César Monteiro filmava in una barca al lato [racconta Miguel] era tutto vestito, con un Panamá, e per farci ridere si buttò in acqua. Il nostro barcaiolo, José Afonso, disse: “Sta affogando!” E realmente, César si era dimenticato che non sapeva nuotare e José Afonso dovette andarlo a prendere. Mia madre lo trovò divertentissimo.

Quando filmò a casa [racconta Maria] João César organizzò con mia sorella Sofia di mettere una ‘rockata’ alta e mia madre diede un salto. Lei non si lasciava filmare, ogni volta che guardava verso la cinepresa s’irrigidiva, e João César era disperato tentando di farla cedere, [continua] si rassegnò a questo silenzio e la trasformò in una cosa poetica.

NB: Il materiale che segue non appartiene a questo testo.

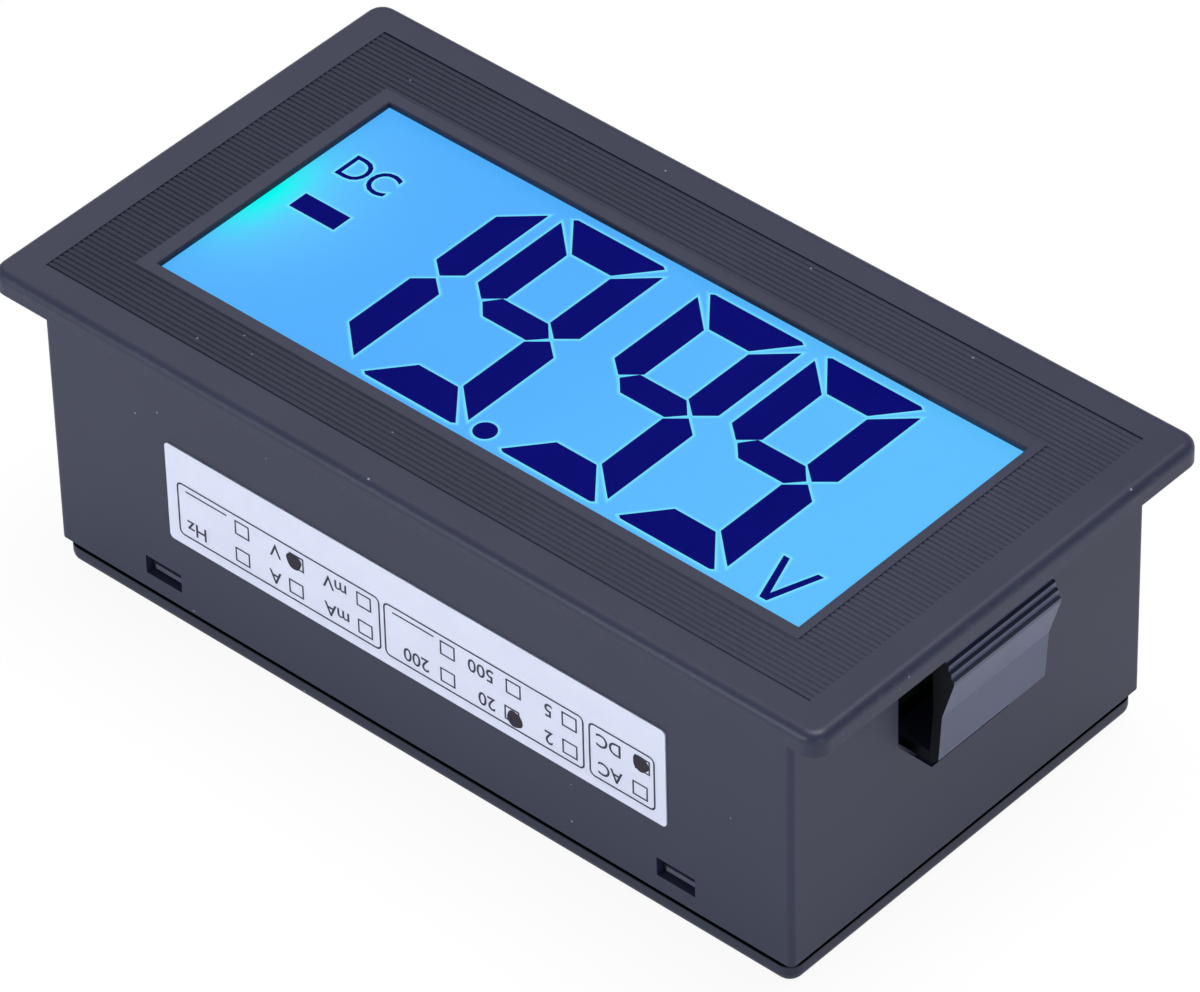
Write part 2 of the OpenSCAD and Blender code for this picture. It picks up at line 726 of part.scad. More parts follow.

Filmò la lotta corpo a corpo di questo rifiuto3. >>

Durante le riprese João César Monteiro si avvicina a Sophia con lentezza visuale, come una carezza che scivola sull’acqua, elemento predominante nel film.

Le immagini si susseguono dettate da una sinfonia poetica: il chiaroscuro della mano della poetessa che scrive i suoi versi al liminale del mondo esterno che si schiude tra i vetri della sua finestra, la frutta sul tavolo come una natura morta di Caravaggio e l’immenso oceano che ispirò gran parte della sua opera poetica.

La voce di Sophia nel film sovrasta maestosa in un idilliaco incontro tra poesia e cinema:

“La cosa più antica di cui mi ricordo è una stanza di fronte al mare dentro la quale stava posata in cima di un tavolo una mela enorme e rossa. Dal luccichio del mare e dal rosso della mela si sprigionava una felicità irrifiutabile, nuda e intera. Non era nulla di fantastico, non era nulla d’immaginario: era la propria presenza del reale che io scoprivo. Più tardi l’opera di altri artisti confermò l’obiettività del mio sguardo. In Omero riconobbi questa felicità nuda e intera, questo splendore della presenza delle cose. Anch’io la riconobbi, intensa, attenta e accesa nella pittura di Amadeu de Souza Cardoso. Dire che l’opera d’arte fa parte della cultura è una cosa un pò scolastica e artificiale. L’opera d’arte fa parte del reale ed è destino, realizzazione, salvazione e vita.”.

La camera che filma quasi perturba, è un occhio indiscreto che rompe gli equilibri privati nel conforto delle pareti domestiche.

Il film termina con la firma di Sophia, ma come afferma João César Monteiro, il vero finale è il mare, o per meglio dire il suono delle onde, che accompagna la dissolvenza in Bianco.

Bibliografia

Luís de Pina. Histórias do Cinema Português. Ed. Europa-América, col. Saber, 1986

Nicolau, João. João César Monteiro. Lisboa: Cinemateca Portuguesa, 2005.

Lourenço, Eduardo. Retrato de Sophia. Lisboa: Moraes Ed., 1985.

Alcune poesie tradotte in italiano: http://www.filidaquilone.it/num005semprevivo.html

1 “Ricordo di scoprire che in una poesia era necessario che ogni parola fosse necessaria, le parole non possono essere decorative, non potevano servire solo per guadagnare tempo fino alla decasillaba, le parole devono stare lì perché erano assolutamente indispensabili. Questa fu una scoperta.” (JL 468, 25/6/91)

2 Penso che il mio film è, prima di tutto, la prova per chi vuole capire e accettare che la poesia non può essere filmata, che è inutile tentare.

3 Alexandra Lucas Coelho in Jornal Público, 23 giugno 2009.